• [Objective]: Using the material below, print the line that contains "Model this object", the line that contains "ten long teeth.", and every line in between, exactly and nothing else.
>> Start Material for the task
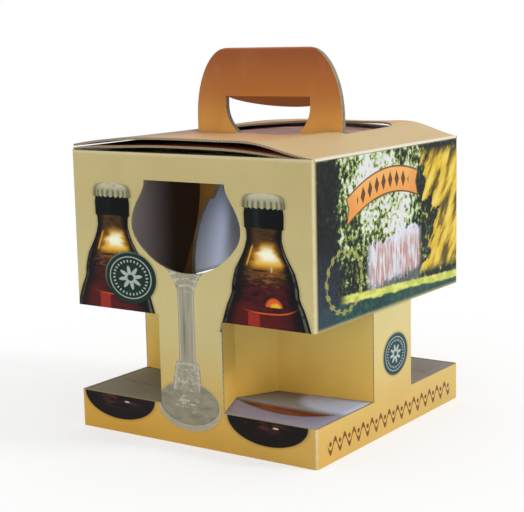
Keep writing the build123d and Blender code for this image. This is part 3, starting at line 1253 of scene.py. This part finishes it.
>> End Material for the task
>> Start Material for the task
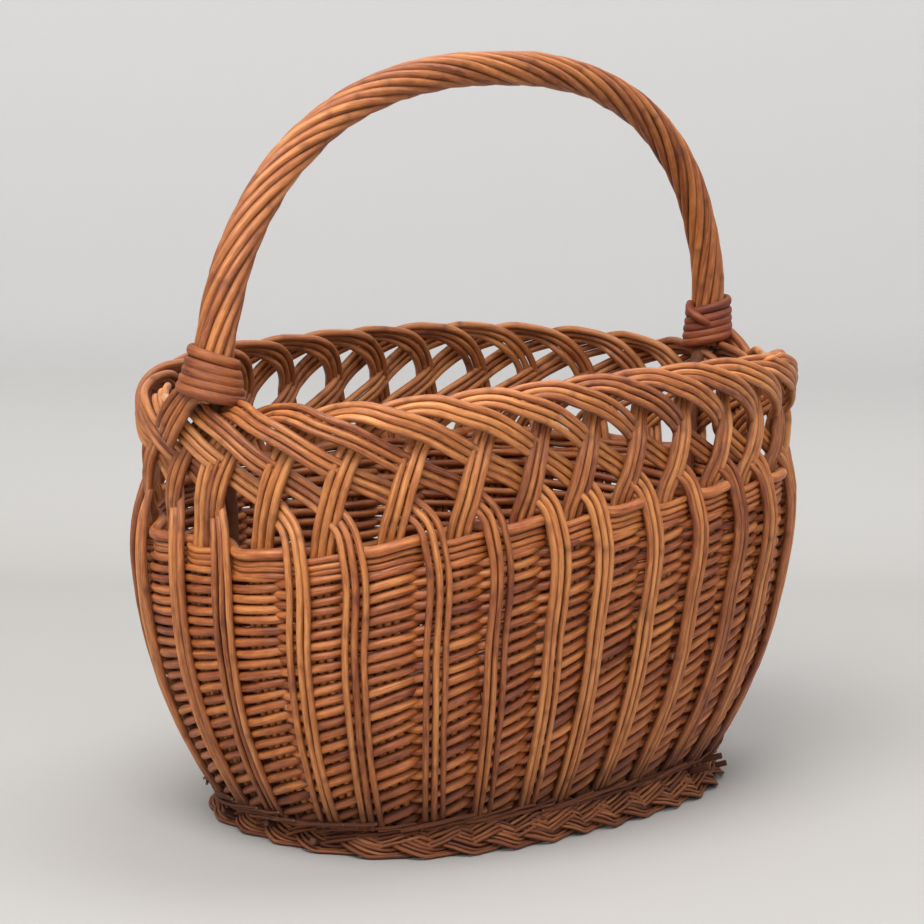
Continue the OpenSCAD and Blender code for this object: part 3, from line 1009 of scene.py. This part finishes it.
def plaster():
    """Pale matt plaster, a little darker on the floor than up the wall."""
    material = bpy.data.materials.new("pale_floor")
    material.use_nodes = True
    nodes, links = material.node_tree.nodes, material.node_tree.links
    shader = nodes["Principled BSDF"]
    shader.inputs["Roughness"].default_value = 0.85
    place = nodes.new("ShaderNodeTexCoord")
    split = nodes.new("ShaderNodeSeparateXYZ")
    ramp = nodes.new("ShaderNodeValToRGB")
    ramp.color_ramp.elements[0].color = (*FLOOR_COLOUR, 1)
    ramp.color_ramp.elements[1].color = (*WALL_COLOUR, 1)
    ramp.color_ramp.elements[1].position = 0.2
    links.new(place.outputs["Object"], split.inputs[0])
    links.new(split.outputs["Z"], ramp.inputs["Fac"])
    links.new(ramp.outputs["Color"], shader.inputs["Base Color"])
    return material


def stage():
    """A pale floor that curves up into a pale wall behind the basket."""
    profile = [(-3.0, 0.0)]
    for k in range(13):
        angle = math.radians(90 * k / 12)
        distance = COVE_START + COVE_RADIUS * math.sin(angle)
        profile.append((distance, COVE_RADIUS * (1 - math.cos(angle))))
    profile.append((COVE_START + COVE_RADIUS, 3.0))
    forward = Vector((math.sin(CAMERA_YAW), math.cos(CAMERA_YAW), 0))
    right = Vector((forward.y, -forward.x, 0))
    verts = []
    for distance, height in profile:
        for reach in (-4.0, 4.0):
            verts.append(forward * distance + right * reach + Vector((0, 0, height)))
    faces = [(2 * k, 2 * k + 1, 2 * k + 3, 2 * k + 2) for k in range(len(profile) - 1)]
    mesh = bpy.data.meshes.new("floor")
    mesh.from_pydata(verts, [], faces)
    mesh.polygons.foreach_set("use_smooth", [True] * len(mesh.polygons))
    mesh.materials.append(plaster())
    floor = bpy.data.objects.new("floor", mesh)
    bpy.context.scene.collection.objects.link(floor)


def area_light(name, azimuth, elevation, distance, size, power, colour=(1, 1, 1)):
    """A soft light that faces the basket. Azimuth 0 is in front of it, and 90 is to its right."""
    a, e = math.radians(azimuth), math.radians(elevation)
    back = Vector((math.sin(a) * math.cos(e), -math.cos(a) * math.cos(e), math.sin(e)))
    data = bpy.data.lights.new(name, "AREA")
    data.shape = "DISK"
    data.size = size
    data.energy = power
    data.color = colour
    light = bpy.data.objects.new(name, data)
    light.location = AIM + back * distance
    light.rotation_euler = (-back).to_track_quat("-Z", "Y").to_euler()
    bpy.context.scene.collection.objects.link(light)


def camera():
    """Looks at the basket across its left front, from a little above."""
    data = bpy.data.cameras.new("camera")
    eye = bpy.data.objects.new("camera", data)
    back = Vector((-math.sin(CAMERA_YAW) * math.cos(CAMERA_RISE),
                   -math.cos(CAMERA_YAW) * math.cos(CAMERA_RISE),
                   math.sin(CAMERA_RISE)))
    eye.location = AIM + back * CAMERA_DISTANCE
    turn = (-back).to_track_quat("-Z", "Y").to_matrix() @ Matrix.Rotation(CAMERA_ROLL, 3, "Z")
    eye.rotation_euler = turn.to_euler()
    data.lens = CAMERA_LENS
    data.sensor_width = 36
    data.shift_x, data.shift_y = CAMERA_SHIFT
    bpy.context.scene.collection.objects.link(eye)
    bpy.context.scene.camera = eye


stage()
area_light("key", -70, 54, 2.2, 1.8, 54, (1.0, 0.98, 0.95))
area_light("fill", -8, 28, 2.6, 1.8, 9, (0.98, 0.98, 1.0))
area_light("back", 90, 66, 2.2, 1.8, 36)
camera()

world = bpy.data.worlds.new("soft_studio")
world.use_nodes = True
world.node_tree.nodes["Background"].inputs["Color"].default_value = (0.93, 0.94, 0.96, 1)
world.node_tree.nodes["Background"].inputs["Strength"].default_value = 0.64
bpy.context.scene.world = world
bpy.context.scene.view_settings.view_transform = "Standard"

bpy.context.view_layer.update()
>> End Material for the task
>> Start Material for the task
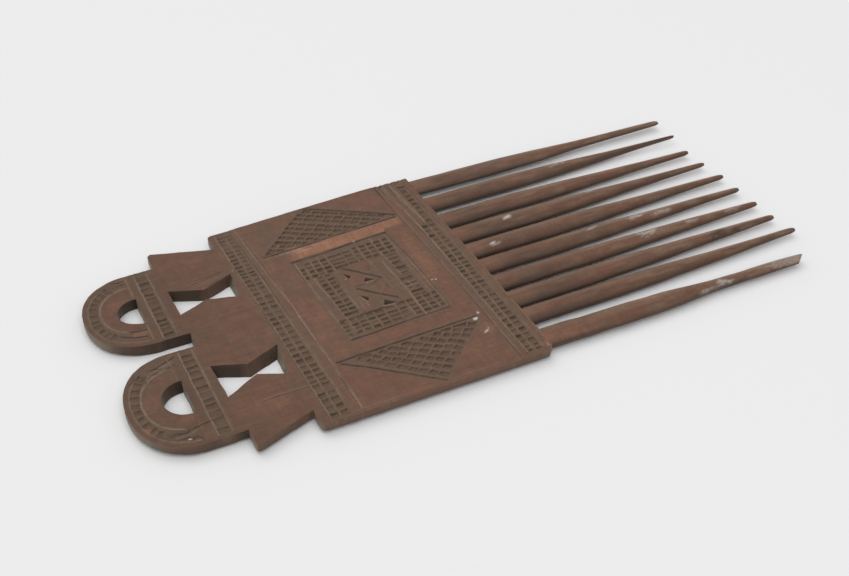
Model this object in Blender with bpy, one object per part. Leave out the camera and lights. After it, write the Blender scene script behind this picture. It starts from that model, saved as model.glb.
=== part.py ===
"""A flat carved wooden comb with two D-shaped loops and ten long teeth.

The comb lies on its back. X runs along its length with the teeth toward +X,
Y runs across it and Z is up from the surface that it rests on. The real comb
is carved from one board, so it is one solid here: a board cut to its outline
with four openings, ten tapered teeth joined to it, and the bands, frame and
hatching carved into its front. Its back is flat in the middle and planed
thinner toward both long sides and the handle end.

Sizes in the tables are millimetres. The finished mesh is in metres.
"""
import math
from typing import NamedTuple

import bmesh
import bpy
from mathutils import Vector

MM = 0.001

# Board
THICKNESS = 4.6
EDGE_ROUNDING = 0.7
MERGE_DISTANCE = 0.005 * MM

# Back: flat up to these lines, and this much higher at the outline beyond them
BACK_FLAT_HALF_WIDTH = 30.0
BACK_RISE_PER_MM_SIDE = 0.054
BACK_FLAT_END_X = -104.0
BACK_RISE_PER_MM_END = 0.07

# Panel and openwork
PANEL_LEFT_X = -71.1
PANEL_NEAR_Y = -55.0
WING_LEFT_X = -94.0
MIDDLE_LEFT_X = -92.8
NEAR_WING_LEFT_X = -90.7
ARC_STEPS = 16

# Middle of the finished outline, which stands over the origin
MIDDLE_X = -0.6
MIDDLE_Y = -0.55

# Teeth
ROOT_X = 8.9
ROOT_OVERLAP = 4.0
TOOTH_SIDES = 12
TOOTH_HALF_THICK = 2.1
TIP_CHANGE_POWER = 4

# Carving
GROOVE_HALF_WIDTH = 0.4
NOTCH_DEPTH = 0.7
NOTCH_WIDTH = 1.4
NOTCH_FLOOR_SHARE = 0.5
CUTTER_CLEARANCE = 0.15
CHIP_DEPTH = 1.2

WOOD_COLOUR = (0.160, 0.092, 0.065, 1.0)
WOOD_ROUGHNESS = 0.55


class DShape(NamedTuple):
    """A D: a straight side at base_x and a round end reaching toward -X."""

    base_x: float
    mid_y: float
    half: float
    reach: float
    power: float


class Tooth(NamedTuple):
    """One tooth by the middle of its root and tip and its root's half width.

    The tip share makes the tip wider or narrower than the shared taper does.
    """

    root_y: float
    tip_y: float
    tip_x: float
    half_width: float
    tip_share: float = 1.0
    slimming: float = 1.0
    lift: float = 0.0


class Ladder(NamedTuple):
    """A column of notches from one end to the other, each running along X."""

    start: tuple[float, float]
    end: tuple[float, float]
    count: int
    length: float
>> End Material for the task
• [Solved problem]:
Model this object in Blender with bpy, one object per part. Leave out the camera and lights. After it, write the Blender scene script behind this picture. It starts from that model, saved as model.glb.
=== part.py ===
"""A flat carved wooden comb with two D-shaped loops and ten long teeth.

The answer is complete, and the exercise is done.